Out of curiosity, I contacted the supplier back in 2014 for some more technical information. Who, in turn, contacted the manufacturer on my behalf. It claims a light output of just under 100 lumens per watt, and a CRI (colour rendering index) of 0.85. Granted, this is not perfect. But it's good enough - especially for use with modern digital cameras (i.e. those that that allow custom/manual white balance). Manufacturer also reckons that with its integral switched-mode, constant-current power supply and the sophisticated aluminium heat sink assembly, you can reasonably expect a genuine service life in excess of 50,000 hours. Supports a wide range of mains voltage standards - any AC supply between 85 volts and 265 volts, and frequency 45 to 65 hertz - handy if you are travelling with them.

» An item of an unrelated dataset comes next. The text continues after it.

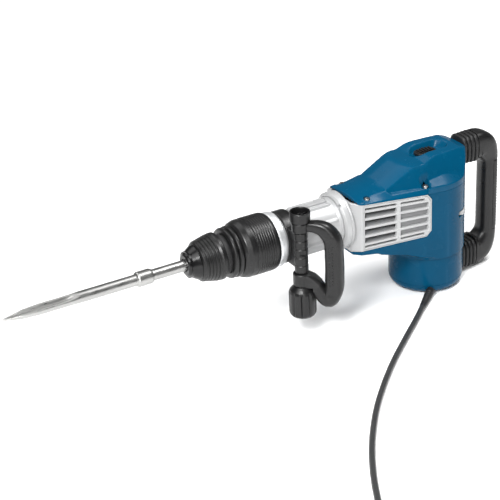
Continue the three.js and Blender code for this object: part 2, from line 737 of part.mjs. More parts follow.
function bellows(z) {
  const folds = 3;
  const front = BODY_R + HANDLE_TRAVEL + 1;
  const pitch = (HANDLE_FRONT_X - GAP - front) / folds;
  const parts = [along(roundedRectangle(-18, z - 23, 18, z + 23, 13), front, HANDLE_FRONT_X - GAP, 2)];
  for (let i = 0; i < folds; i += 1) {
    const x = front + i * pitch;
    parts.push(along(roundedRectangle(-21.5, z - 25.5, 21.5, z + 25.5, 15), x + 1, x + pitch - 1.6, 3));
  }
  const room = along(roundedRectangle(-14.5, z - 15, 14.5, z + 15, 10), front - 5, HANDLE_FRONT_X + 5, 2);
  return cut(join(...parts), room);
}

function handleGuide(z) {
  return join(barX(13.5, BODY_R + GAP, 68, 0, z), barX(7, 67, 103, 0, z));
}

function handleSpring(z) {
  return tubeX(11, 7.5, 68 + HANDLE_TRAVEL + GAP, HANDLE_FRONT_X - GAP, 0, z, SMALL_ROUND);
}

// ---------------------------------------------------------------- switch and cord

function slideSwitch() {
  const body = raise(roundedRectangle(-21, -11, 17, 11, 10.5), 229 + GAP, 234);
  const ribs = [-15, -9, -3, 3, 9].map((x) => box(x, x + 3, -9, 9, 233, 237));
  return join(body, ...ribs);
}

function speedDial() {
  const points = [];
  const notches = 20;
  for (let i = 0; i < notches * 2; i += 1) {
    const a = (i / (notches * 2)) * Math.PI * 2;
    const r = i % 2 ? 12 : 11.2;
    points.push([34 + r * Math.cos(a), -43.5 + r * Math.sin(a)]);
  }
  return cut(raise(outline(points), 130, 137), barZ(2.5, 120, 140, 34, -43.5, 12));
}

const RELIEF_ROOT = new THREE.Vector3(-30.5, -57.4, 9.5); // at the lower edge of the end cap
const RELIEF_WAY = new THREE.Vector3(-0.77, -0.636, -0.05); // direction in which the cord leaves
const RELIEF_LONG = 52;
const CORD_START = RELIEF_ROOT.clone().addScaledVector(RELIEF_WAY, RELIEF_LONG);
const CORD_ROUTE = [
  [-88, -105, 5.8], [-110, -123, 5.2], [-136, -144, 5.2], [-165, -168, 5.2],
  [-196, -194, 5.2], [-227, -222, 5.2], [-262, -256, 5.2], [-297, -293, 5.2],
  [-330, -333, 5.2], [-361, -375, 5.2], [-389, -419, 5.2], [-414, -464, 5.2],
  [-436, -510, 5.2], [-454, -552, 5.2], [-467, -593, 5.2],
];

function strainRelief() {
  const side = RELIEF_WAY.clone().cross(new THREE.Vector3(0, 0, 1)).normalize();
  const middle = RELIEF_ROOT.clone().addScaledVector(RELIEF_WAY, RELIEF_LONG / 2);
  return bend([RELIEF_ROOT, middle, CORD_START], [7.6, 6.4, 5.2], side, 12);
}

function powerCord() {
  const start = CORD_START.clone().addScaledVector(RELIEF_WAY, GAP);
  const straight = CORD_START.clone().addScaledVector(RELIEF_WAY, 8);
  const route = [start, straight, ...CORD_ROUTE.map(([x, y, z]) => new THREE.Vector3(x, y, z))];
  const section = new THREE.Shape();
  section.absarc(0, 0, CORD_R, 0, Math.PI * 2, false);
  const curve = new THREE.CatmullRomCurve3(route, false, 'centripetal');
  const tube = new THREE.ExtrudeGeometry(section, {
    steps: 40, bevelEnabled: false, curveSegments: 4, extrudePath: curve,
  });
  return solid(tube);
}

function cordCoil() {
  const z0 = COIL_CENTRE.z - COIL_HIGH / 2;
  const z1 = COIL_CENTRE.z + COIL_HIGH / 2;
  return turnZ([
    [COIL_IN_R, z0 + 4], [COIL_IN_R + 4, z0], [COIL_OUT_R - 4, z0], [COIL_OUT_R, z0 + 4],
    [COIL_OUT_R, z1 - 4], [COIL_OUT_R - 4, z1], [COIL_IN_R + 4, z1], [COIL_IN_R, z1 - 4],
    [COIL_IN_R, z0 + 4],
  ], COIL_CENTRE.x, COIL_CENTRE.y);
}

// A two-pin plug lying on its side, its bend relief towards the coil.
function powerPlug() {
  const x = COIL_CENTRE.x - 62;
  const geometry = new THREE.LatheGeometry([
    [0, 84], [5.5, 84], [7.5, 101], [12, 105], [18, 119], [18.5, 134], [17, 137], [0, 137],
  ].map(([r, y]) => new THREE.Vector2(r, COIL_CENTRE.y + y)), SMALL_ROUND);
  geometry.translate(x, 0, 19);
  const pins = [-9.5, 9.5].map((dx) => {
    const pin = new THREE.CylinderGeometry(2.4, 2.4, 22, 12);
    pin.translate(x + dx, COIL_CENTRE.y + 146, 19);
    return solid(pin);
  });
  return join(solid(geometry), ...pins);
}

// ---------------------------------------------------------------- assembly

const casing = new THREE.Group();
casing.add(
  mesh('gear_housing', gearHousing(), CAST),
  mesh('grille_left', grille(-1), GRILLE),
  mesh('grille_right', grille(1), GRILLE),
  mesh('motor_housing', motorHousing(), BLUE),
  mesh('motor_end_cap', motorEndCap(), BLUE),
  mesh('top_cover', topCover(), BLUE),
  mesh('bearing_plate', bearingPlate(), CAST),
  mesh('electronics_module', box(18, 46, -26, 26, 150, 184), CIRCUIT),
);
screwPlaces().forEach((place, i) => {
  casing.add(mesh(`cover_screw_${i + 1}`, coverScrew(place), DARK_STEEL));
});

const barrel = new THREE.Group();
barrel.add(
  mesh('barrel_neck', barrelNeck(), CAST),
  mesh('neck_collar', neckCollar(), CAST),
  mesh('front_shroud', frontShroud(), BLACK),
  mesh('silver_ring', silverRing(), SILVER),
  mesh('cylinder_liner', cylinderLiner(), STEEL),
);

const holder = new THREE.Group();
holder.add(
  mesh('tool_sleeve', toolSleeve(), STEEL),
  mesh('gap_band', gapBand(), RUBBER),
  mesh('locking_sleeve', lockingSleeve(), BLACK),
  mesh('dust_cap', dustCap(), RUBBER),
  mesh('adjusting_ring_front', adjustingRing(RINGS_FRONT_X, -373), BLACK),
  mesh('adjusting_ring_rear', adjustingRing(-373 + GAP, SHROUD_FRONT_X - GAP), BLACK),
  mesh('chisel', chisel(), STEEL),
);

const mechanism = new THREE.Group();
mechanism.add(
  mesh('beat_piece', beatPiece(), STEEL),
  mesh('ram', ram(), STEEL),
  mesh('piston', piston(), STEEL),
  mesh('wrist_pin', wristPin(), STEEL),
  mesh('connecting_rod', conRod(), DARK_STEEL),
  mesh('crank_gear', crankGear(), DARK_STEEL),
  mesh('crank_bearing', tubeZ(17, 10.2, SPLIT_Z + 5 + GAP, GEAR_Z - 2 * GAP, CRANK_X, 0), STEEL),
);

const motor = new THREE.Group();
motor.add(
  mesh('armature_shaft', armatureShaft(), STEEL),
  mesh('armature_core', tubeZ(27, 5.05, 36, 77, 0, 0, 32), COPPER),
  mesh('commutator', tubeZ(14, 5.05, 21.5, 32), COPPER),
  mesh('cooling_fan', coolingFan(), BLACK),
  mesh('stator', stator(), DARK_STEEL),
  mesh('upper_bearing', tubeZ(13, 5.2, 99.3, 106.5), STEEL),
  mesh('lower_bearing', tubeZ(10, 4.1, 5.2, 12), STEEL),
  mesh('brush_holder_left', brushHolder(-1), BRASS),
  mesh('brush_holder_right', brushHolder(1), BRASS),
);

const sideHandle = new THREE.Group();
sideHandle.add(
  mesh('clamp_band', clampBand(), BLACK),
  mesh('handle_bolt', handleBolt(), DARK_STEEL),
  mesh('bolt_cap', boltCap(), BLACK),
  mesh('side_loop', sideLoop(), BLACK),
  mesh('clamp_knob', clampKnob(), BLACK),
);

const rearGroup = new THREE.Group();
rearGroup.add(
  mesh('rear_handle', rearHandle(), BLACK),
  mesh('rear_grip', rearGrip(), RUBBER),
  mesh('bellows_upper', bellows(ARM_UP_Z), RUBBER),
  mesh('bellows_lower', bellows(ARM_LOW_Z), RUBBER),
  mesh('handle_guide_upper', handleGuide(ARM_UP_Z), STEEL),
  mesh('handle_guide_lower', handleGuide(ARM_LOW_Z), STEEL),
  mesh('handle_spring_upper', handleSpring(ARM_UP_Z), STEEL),
  mesh('handle_spring_lower', handleSpring(ARM_LOW_Z), STEEL),
);

const controls = new THREE.Group();
controls.add(
  mesh('slide_switch', slideSwitch(), BLACK),
  mesh('speed_dial', speedDial(), BLACK),
  mesh('strain_relief', strainRelief(), RUBBER),
  mesh('power_cord', powerCord(), RUBBER),
  mesh('cord_coil', cordCoil(), RUBBER),
  mesh('power_plug', powerPlug(), RUBBER),
);

const hammer = new THREE.Group();
hammer.add(casing, barrel, holder, mechanism, motor, sideHandle, rearGroup, controls);

export default hammer;
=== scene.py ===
"""Demolition hammer: detailed pieces, materials, cord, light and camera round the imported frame.

Shapes are written in millimetres in the row frame and scaled to metres when a piece is made.
"""
import bisect
import math

import bmesh
import bpy
from mathutils import Matrix, Vector


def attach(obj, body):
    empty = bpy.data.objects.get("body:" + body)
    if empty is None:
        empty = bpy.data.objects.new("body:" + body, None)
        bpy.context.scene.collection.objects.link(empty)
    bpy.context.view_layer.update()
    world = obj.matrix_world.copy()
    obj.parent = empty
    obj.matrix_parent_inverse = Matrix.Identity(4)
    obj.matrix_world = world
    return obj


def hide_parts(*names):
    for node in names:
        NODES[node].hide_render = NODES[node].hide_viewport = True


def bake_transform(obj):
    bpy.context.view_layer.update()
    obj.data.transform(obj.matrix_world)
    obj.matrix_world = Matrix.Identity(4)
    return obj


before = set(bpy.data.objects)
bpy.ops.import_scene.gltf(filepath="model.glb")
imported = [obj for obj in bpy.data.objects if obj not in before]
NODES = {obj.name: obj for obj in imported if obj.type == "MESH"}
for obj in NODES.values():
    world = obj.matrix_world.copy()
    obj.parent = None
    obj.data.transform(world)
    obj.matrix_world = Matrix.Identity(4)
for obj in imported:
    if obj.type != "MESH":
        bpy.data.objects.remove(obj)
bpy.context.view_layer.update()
MM = 0.001

AXIS_Z = 158  # height of the hammer's own axis, which lies along X at y = 0
SEAM = [(-171, 198.5), (-156, 194.5), (-31, 187), (70, 187)]  # foot of the top cover, as x and z
BOLT_X, BOLT_Y = -276, -57  # the upright bolt of the side handle
LOOP_ANGLE = math.radians(-40)  # the way the side grip points from its bolt
COVER_SCREWS = ((-140, -36), (-37, -50), (-140, 36), (-37, 50))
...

Whilst they are not as bright as studio flash (by several orders of magnitude), you can still achieve reasonably workable light levels - good enough to shoot at 1/30 second, f/4 or f/5.6. They also have the advantage of being very "predictable"- e.g. you can make shiny things look really shiny - or not - as you wish. And they are bags of fun if you like using old-fashioned filters (star-burst, diffraction, etc.).
A few snaps using them...
Personally, I think these things are amazing. I am surprised more photographers don't use them. At a fiver each, they have to be worth a punt. If you don't like them, then you can redeploy them as ordinary low-energy light bulbs around your home or office! It's a nice quality light and they look really cool, IMO. The fact they swivel means you can use them as spots and as up-lighters. FWIW I like them so much that I replaced almost all the bulbs in our house with these things. :-)
Disclaimers. I have no relationship with either the supplier or manufacturer of the units described above. If you are making any electrical connections then you should consult a qualified electrician. It is your responsibility to ensure your studio/work area is safe. This is just one type of daylight LED currently on the market. Other types are available and may or may not be more suited to your needs.